Dataset excerpt.
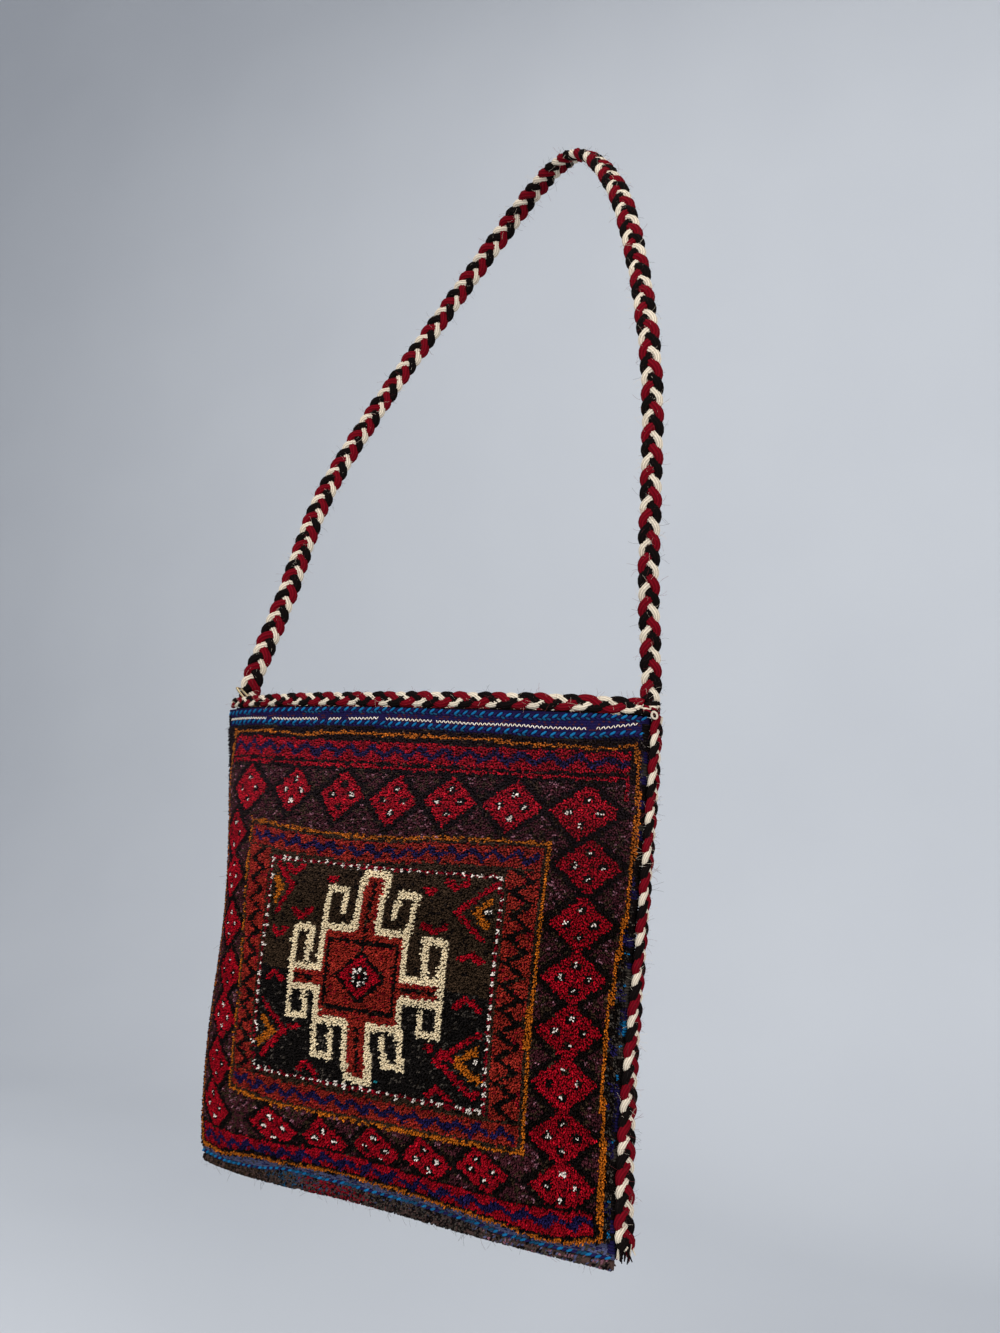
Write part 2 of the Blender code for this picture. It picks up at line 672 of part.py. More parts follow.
def build():
    clear_scene()
    rug = finish("rug_pile", (0.16, 0.03, 0.03), 0.95)
    flat_weave = finish("back_weave", (0.20, 0.06, 0.05), 0.95)
    plait = finish("plait_wool", (0.35, 0.05, 0.06), 0.9)
    strap_wool = finish("strap_wool", (0.33, 0.05, 0.06), 0.9)
    side_wool = finish("side_plait_wool", (0.30, 0.06, 0.07), 0.9)
    binding = finish("binding_yarn", (0.03, 0.05, 0.12), 0.9)
    cream = finish("knot_yarn", (0.70, 0.62, 0.50), 0.9)
    hem_cloth = finish("hem_cloth", (0.12, 0.08, 0.07), 0.95)
    tape = finish("zip_tape_cotton", (0.05, 0.04, 0.04), 0.85)
    brass = finish("zip_brass", (0.55, 0.42, 0.20), 0.35, 1.0)
    ring_brass = finish("ring_brass", (0.62, 0.50, 0.28), 0.25, 1.0)

    make_panel("front_panel", -1, FRONT_COLUMNS, rug)
    make_panel("back_panel", 1, BACK_COLUMNS, flat_weave)
    make_rim_plait("rim_plait_front", -1, plait)
    make_rim_plait("rim_plait_back", 1, plait)
    for name, edge in (("right", 1), ("left", 0)):
        make_side_binding(f"side_binding_{name}", edge, binding)
        end, wide = make_side_plait(f"side_plait_{name}", edge, side_wool)
        make_tail(f"plait_tail_{name}", end, wide, side_wool)
        make_knot(f"corner_knot_{name}", edge, cream)
    make_hem(hem_cloth)
    path, length = strap_line()
    make_strap(path, strap_wool)
    for name, side in (("front", -1), ("back", 1)):
        make_tape(f"zip_tape_{name}", side, tape)
        make_teeth(f"zip_teeth_{name}", side, brass)
    make_stops(brass)
    slider_x = ZIP_LEFT_END + SLIDER_START_INSET + SLIDER_LENGTH / 2
    centre = np.array([slider_x, 0.0, TAPE_CENTRE_Z])
    slider = make_slider(centre, brass)
    make_pull_ring(centre, slider, ring_brass)

    # The frame's origin is where the strap rests on whatever carries it
    highest = max(path, key=lambda point: point[2])
    rest = Vector(highest) - Vector((0, 0, STRAP_THICKNESS / 2))
    for piece in bpy.data.objects:
        if piece.parent is None:
            piece.location -= rest
    travel = ZIP_RIGHT_END - SLIDER_END_INSET - slider_x
    print("mouth middle in the part's frame", np.round(-np.array(rest), 5))
    print("strap length", round(length, 4), "slider travel", round(travel, 4))
    print("ring pivot", np.round(ring_pivot(centre) - np.array(rest), 5),
          "slider centre", np.round(centre - np.array(rest), 5))


build()
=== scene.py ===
# %% [markdown]
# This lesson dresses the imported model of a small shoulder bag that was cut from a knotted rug. The packed
# model is a frame of plain solids with joints. Each cell below makes one soft piece over that frame, in the
# same metres and the same place, and says which moving body it rides on.

# %% Load the frame
import math
from functools import partial

import bpy
import numpy as np
from mathutils import Matrix, Vector


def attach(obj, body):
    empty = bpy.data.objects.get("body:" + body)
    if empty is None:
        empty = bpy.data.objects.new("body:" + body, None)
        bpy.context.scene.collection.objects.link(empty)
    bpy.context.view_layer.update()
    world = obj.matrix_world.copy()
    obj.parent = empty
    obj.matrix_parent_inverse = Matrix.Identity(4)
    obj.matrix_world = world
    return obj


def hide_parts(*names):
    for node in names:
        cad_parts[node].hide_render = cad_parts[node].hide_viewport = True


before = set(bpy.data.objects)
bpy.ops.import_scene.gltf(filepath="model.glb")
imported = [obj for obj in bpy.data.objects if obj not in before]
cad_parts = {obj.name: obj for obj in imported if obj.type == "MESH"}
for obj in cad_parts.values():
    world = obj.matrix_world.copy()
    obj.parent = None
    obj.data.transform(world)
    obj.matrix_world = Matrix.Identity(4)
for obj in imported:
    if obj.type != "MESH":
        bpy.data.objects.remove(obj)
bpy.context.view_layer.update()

MOUTH = np.array((-0.06195, -0.03203, -0.4415))    # middle of the bag's mouth, in the frame
MM = 0.001

# %% [markdown]
# The camera comes first, because the long strap is checked against what it sees. It stands to the right of
# the bag, a little below the mouth, and looks up by nine degrees. The angles were fitted to the corners of
# the bag's face.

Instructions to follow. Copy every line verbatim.

Solved problem.
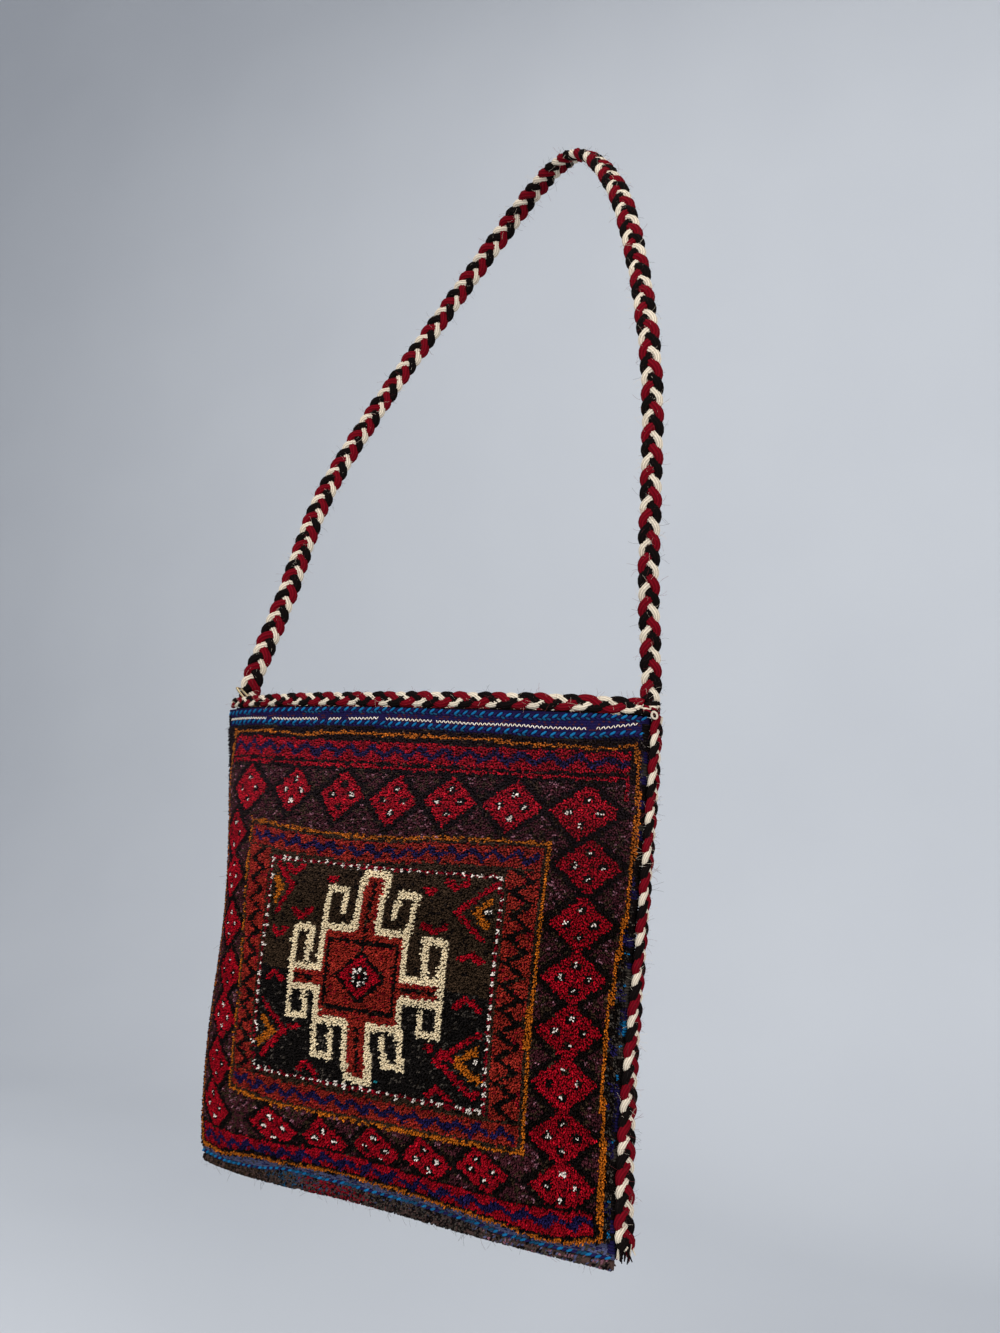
Write part 2 of the Blender code for this picture. It picks up at line 672 of part.py. More parts follow.
def build():
    clear_scene()
    rug = finish("rug_pile", (0.16, 0.03, 0.03), 0.95)
    flat_weave = finish("back_weave", (0.20, 0.06, 0.05), 0.95)
    plait = finish("plait_wool", (0.35, 0.05, 0.06), 0.9)
    strap_wool = finish("strap_wool", (0.33, 0.05, 0.06), 0.9)
    side_wool = finish("side_plait_wool", (0.30, 0.06, 0.07), 0.9)
    binding = finish("binding_yarn", (0.03, 0.05, 0.12), 0.9)
    cream = finish("knot_yarn", (0.70, 0.62, 0.50), 0.9)
    hem_cloth = finish("hem_cloth", (0.12, 0.08, 0.07), 0.95)
    tape = finish("zip_tape_cotton", (0.05, 0.04, 0.04), 0.85)
    brass = finish("zip_brass", (0.55, 0.42, 0.20), 0.35, 1.0)
    ring_brass = finish("ring_brass", (0.62, 0.50, 0.28), 0.25, 1.0)

    make_panel("front_panel", -1, FRONT_COLUMNS, rug)
    make_panel("back_panel", 1, BACK_COLUMNS, flat_weave)
    make_rim_plait("rim_plait_front", -1, plait)
    make_rim_plait("rim_plait_back", 1, plait)
    for name, edge in (("right", 1), ("left", 0)):
        make_side_binding(f"side_binding_{name}", edge, binding)
        end, wide = make_side_plait(f"side_plait_{name}", edge, side_wool)
        make_tail(f"plait_tail_{name}", end, wide, side_wool)
        make_knot(f"corner_knot_{name}", edge, cream)
    make_hem(hem_cloth)
    path, length = strap_line()
    make_strap(path, strap_wool)
    for name, side in (("front", -1), ("back", 1)):
        make_tape(f"zip_tape_{name}", side, tape)
        make_teeth(f"zip_teeth_{name}", side, brass)
    make_stops(brass)
    slider_x = ZIP_LEFT_END + SLIDER_START_INSET + SLIDER_LENGTH / 2
    centre = np.array([slider_x, 0.0, TAPE_CENTRE_Z])
    slider = make_slider(centre, brass)
    make_pull_ring(centre, slider, ring_brass)

    # The frame's origin is where the strap rests on whatever carries it
    highest = max(path, key=lambda point: point[2])
    rest = Vector(highest) - Vector((0, 0, STRAP_THICKNESS / 2))
    for piece in bpy.data.objects:
        if piece.parent is None:
            piece.location -= rest
    travel = ZIP_RIGHT_END - SLIDER_END_INSET - slider_x
    print("mouth middle in the part's frame", np.round(-np.array(rest), 5))
    print("strap length", round(length, 4), "slider travel", round(travel, 4))
    print("ring pivot", np.round(ring_pivot(centre) - np.array(rest), 5),
          "slider centre", np.round(centre - np.array(rest), 5))


build()
=== scene.py ===
# %% [markdown]
# This lesson dresses the imported model of a small shoulder bag that was cut from a knotted rug. The packed
# model is a frame of plain solids with joints. Each cell below makes one soft piece over that frame, in the
# same metres and the same place, and says which moving body it rides on.

# %% Load the frame
import math
from functools import partial

import bpy
import numpy as np
from mathutils import Matrix, Vector


def attach(obj, body):
    empty = bpy.data.objects.get("body:" + body)
    if empty is None:
        empty = bpy.data.objects.new("body:" + body, None)
        bpy.context.scene.collection.objects.link(empty)
    bpy.context.view_layer.update()
    world = obj.matrix_world.copy()
    obj.parent = empty
    obj.matrix_parent_inverse = Matrix.Identity(4)
    obj.matrix_world = world
    return obj


def hide_parts(*names):
    for node in names:
        cad_parts[node].hide_render = cad_parts[node].hide_viewport = True


before = set(bpy.data.objects)
bpy.ops.import_scene.gltf(filepath="model.glb")
imported = [obj for obj in bpy.data.objects if obj not in before]
cad_parts = {obj.name: obj for obj in imported if obj.type == "MESH"}
for obj in cad_parts.values():
    world = obj.matrix_world.copy()
    obj.parent = None
    obj.data.transform(world)
    obj.matrix_world = Matrix.Identity(4)
for obj in imported:
    if obj.type != "MESH":
        bpy.data.objects.remove(obj)
bpy.context.view_layer.update()

MOUTH = np.array((-0.06195, -0.03203, -0.4415))    # middle of the bag's mouth, in the frame
MM = 0.001

# %% [markdown]
# The camera comes first, because the long strap is checked against what it sees. It stands to the right of
# the bag, a little below the mouth, and looks up by nine degrees. The angles were fitted to the corners of
# the bag's face.

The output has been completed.